Rebuilding Confidence After Failure

After a few business setbacks, I had to face a brutal truth: failure doesn’t destroy confidence inactivity does. When you stop building, stop creating, stop moving, your confidence starts to erode.


Nehemiah didn’t wait until everything looked perfect. He didn’t wait until he “felt ready.” He picked up the bricks and started rebuilding anyway. That’s resilience. That’s execution.

Confidence doesn’t come before the rebuild it comes through the rebuild. The more you act in faith, the faster your confidence returns.

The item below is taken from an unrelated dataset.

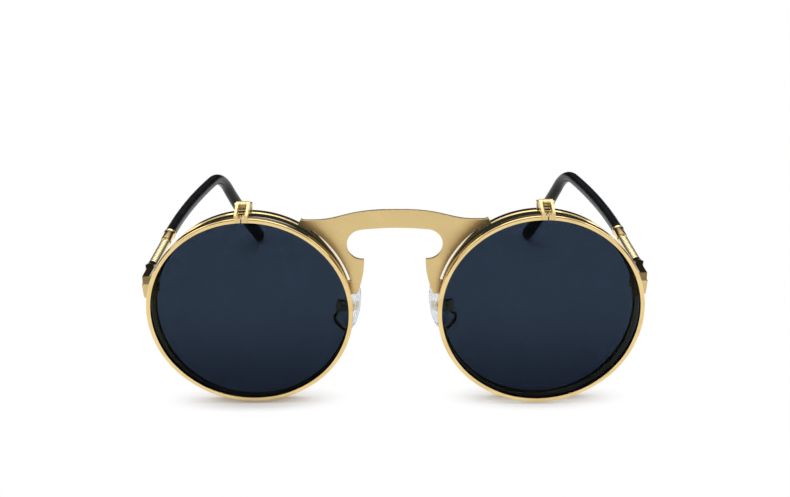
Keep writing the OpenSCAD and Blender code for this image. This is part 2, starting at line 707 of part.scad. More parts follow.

“The God of heaven will give us success.” Nehemiah 2:20

 

Execution: Faith in Motion

Execution is where faith turns into traction. It’s the discipline of doing what needs to be done, not just believing it will get done. Prayer gives you vision, but execution builds the wall. You don’t need another motivational quote you need movement. In business terms, execution is your performance metric for obedience. It’s saying, “I trust God enough to act on what He told me.” When you move, heaven moves with you.


The Rebuilder’s Mindset

Nehemiah didn’t just rebuild walls he rebuilt belief. He restored confidence in a people who had forgotten their strength. That’s what leaders do. Whether you’re running a sales team, managing a company, or rebuilding after personal loss your real job is to reignite confidence.

You can’t lead from fear. You lead from faith, clarity, and conviction. Because confidence isn’t arrogance it’s alignment. When your purpose and your actions align, confidence becomes automatic.


This Week’s Challenge

  1. Identify one area in your business or life that’s under reconstruction.

  2. Stop apologizing for the rubble start rebuilding.

  3. Take one bold, tangible action this week that proves your confidence is coming back.


    Every wall starts with one brick. Every comeback starts with one decision.


Lead with faith. Build with purpose.

Because change isn’t your enemy it’s your next assignment.